The BPF believes that it will have a particularly negative impact on the growing Build to Rent sector at a time when institutions, such as pension funds, have just started to invest in the UK residential market again, previously having left the market when rent controls were in place across the UK back in the 1970s and 80s.

London has 52% of the sector’s supply with 74,580 homes, and the sector now comprises 20% of all new homes being built in the capital. The sector supports a landlord register but would rather see that introduced nationally rather than just in London, which would make it easier to enforce. The BPF, however, supports the Mayor’s good intentions in further driving up standards across the private rented sector.

‘Any proposals to introduce rent controls must consider the damaging effect these could have on investment into the Build to Rent sector. If investment into new rental housing is deterred, this would take London further away from resolving the underlying housing issue of our time which is a lack of supply,’ said Ian Fletcher, BPF director of real estate policy.

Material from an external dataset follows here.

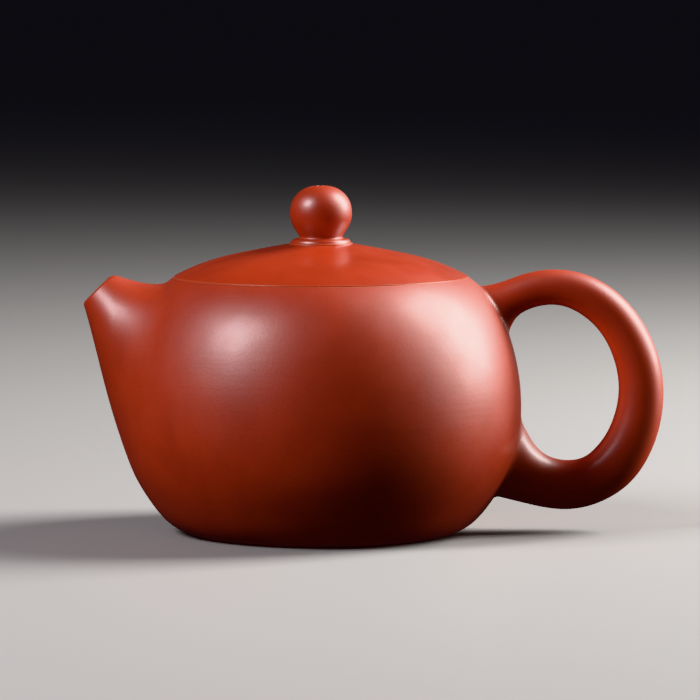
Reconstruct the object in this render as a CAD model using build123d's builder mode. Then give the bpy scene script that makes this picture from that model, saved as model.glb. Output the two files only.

‘Build to Rent homes are new, high quality and professionally managed, driving up standards and providing consumers with more choice. When consumers have choice, they benefit with respect to cost and quality as competition intensifies. The Build to Rent sector is also committed to offering three-year tenancies, and to provide a transparent means of setting rents during that period at the start of the tenancy. Knowing how rents will be set, however, shouldn’t be confused with old style rent controls, which will damage investment in the sector,’ he added.